Olasılık ve İstatistik derslerinde çıkan sorular, teşrih edilerek 3 temel boyut görülebilir. Bu, bir sorunun oluşturulma süreci ile alakalıdır. Bunlar, Matematiksel Formül, Söz’e Dökülmüş Şablon, ve bu şablona uyan Sınav Sorusu’dur. Kısacası, Sınav Sorusu’nu teşrih edersek, Şablon Soru’yu elde ederiz. Şablon Soru’yu teşrih edersek, Matematiksel Formül’ü elde ederiz. Bu böyledir; keza zaten soruyu hazırlayan da, Formül üzerinden Şablon’u, Şablon üzerinde Soru’yu yazar. Bu durumda, tabii ki insanın dersin Realite ile olan bağını sorgulayası geliyor, fakat günümüzde ne yazık ki pek çok sınav sorusu bu yöntem ile oluşturulmaktadır.
O zaman, öğrencinin akıl sağlığını zedelemeden sınavı geçmek için, aslında soruların nasıl hazırlandığı hakkında bir fikir sahibi olması büyük önem taşır. Keza öğrencinin yaptığı, soruların oluşturulduğu Analitik Adımlama sürecini, tersi yönde tekrar etmektir.
Öğrenci, neyi neden yaptığını sorgulayacak olursa, ve ders materyalinin Realite ile olan bağını arayacak olursa, sınav notunu tehlikeye atmış olur. Bu sebepten çoğu öğrenci Neden Sorusu’nu sormaz, Sorma Hakkını kullanmaz.

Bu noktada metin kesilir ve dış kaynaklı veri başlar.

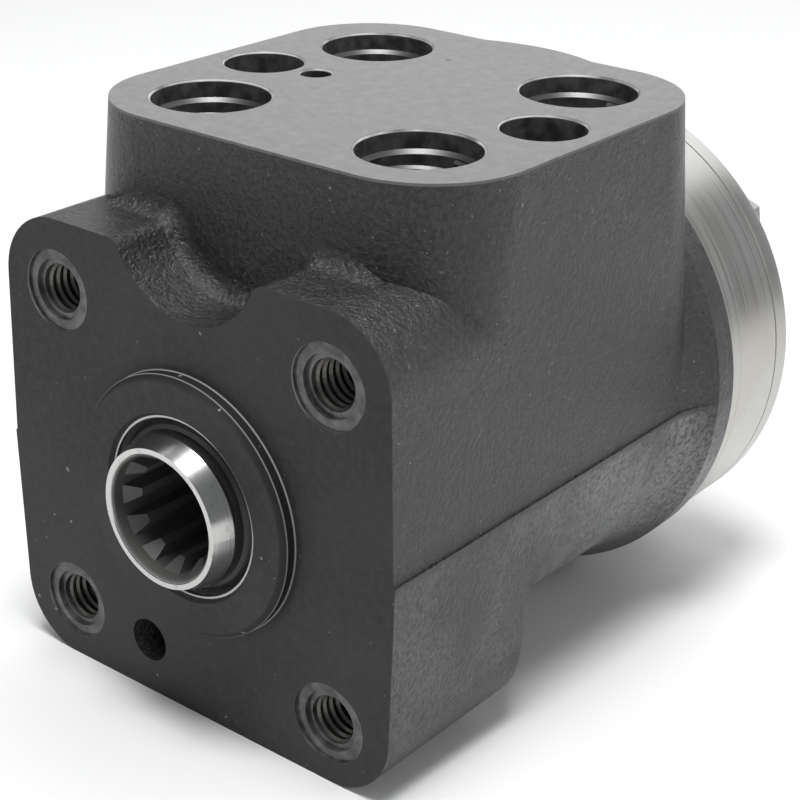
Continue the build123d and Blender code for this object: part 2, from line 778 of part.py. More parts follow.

Eğer öğrenci, sorgulamayı seçer ve yeterince sorgularsa, içinde bulunduğu düzenin bir Kilise düzenine benzediğini fark edecektir. Kilise, “cübbe giyen rahipler”in üstünlüklerini ve bilgiçliklerini sergilediği, “tebaa”larına “bilgilerini lütfettikleri” (!) yerdir. Kilise’de, “rahip”in bildiği varsayılır, “tebaa”nın ise bilmediği. Pek çok kez, “rahip”in gerçeklere cahil oluşu/olabileceği “tebaa”nın aklına dahi gelmez. Nasıl gelsin? Tebaa, “organizasyon” (Kilise) tarafından kısıtlanır ve (gizli ve açık biçimlerde) aforoz edilmek ile tehdit edilir. Rahibin bilmeyebileceğini hesaba katması, ve “konu”nun Realite ile bağını sorgulaması, rahibin otoritesini sarsma tehlikesi taşır. Üstelik rahip, isterse “tebaa”yı “sınıfta bırakabilir”.
Her Kilise’nin bir Put’u vardır. Rahip, Put üzerinden tebaa üzerinde otorite kurar. Ona doğru ve yanlışı, bilmesi ve bilmemesi gerekenleri, hatta düşünmesi ve düşünmemesi gerekenleri dayatır, bunların “dersini verir”. “Verilen dersler” üzerinden tebaayı cemiyetine kabul eder veya etmez.
Bilimcilik Kilisesi’nin de yapısı bu şablona uyar. Bu Kilise’nin Put’u, Akıl’dır. Burada Akıl ile kastettiğimiz, yüzeysel akıl olan Akl-ı Meaş veya Rasyonel Akıl denilen şeydir. Rasyonel Akıl, Analitik Adımlama üzerinden, sorunun adımlarını muhakeme yoluyla tekrar oluşturur. Ne yazık ki, kendisine biçilen çerçeveyi “aşamaz” ve sorunun yazıldığı Zemin’i “açık” hâle getiremez. Yani, soruya esas olan İlham Kaynağı’nı idrâk edemez. Bu sebepten, hangi Faaliyet esaslarını özümsediğini ve bunların oluşturduğu Persona’yı (itibârî kimliği) fark edemez. Bunlar, öğrencinin bilinç-dışına itilerek, hayatının geri kalanını etkileyecek bilinç-dışı unsurları oluşturur.
Kişi’nin sergilediği Faaliyet’lerin esaslarını bilmesi, Kendi’sini bilmesi demektir. Kendi’sini bilen, dönüşür ve dönüşen, Kendi’sini bilir. Dönüştüren, “maya”dır, Anadolu Mayası’dır. Kendi’sini bilmek ise İlim’dir; Ontoloji ve Epistemoloji’yi ve Nazariyat’ı meydana getirir.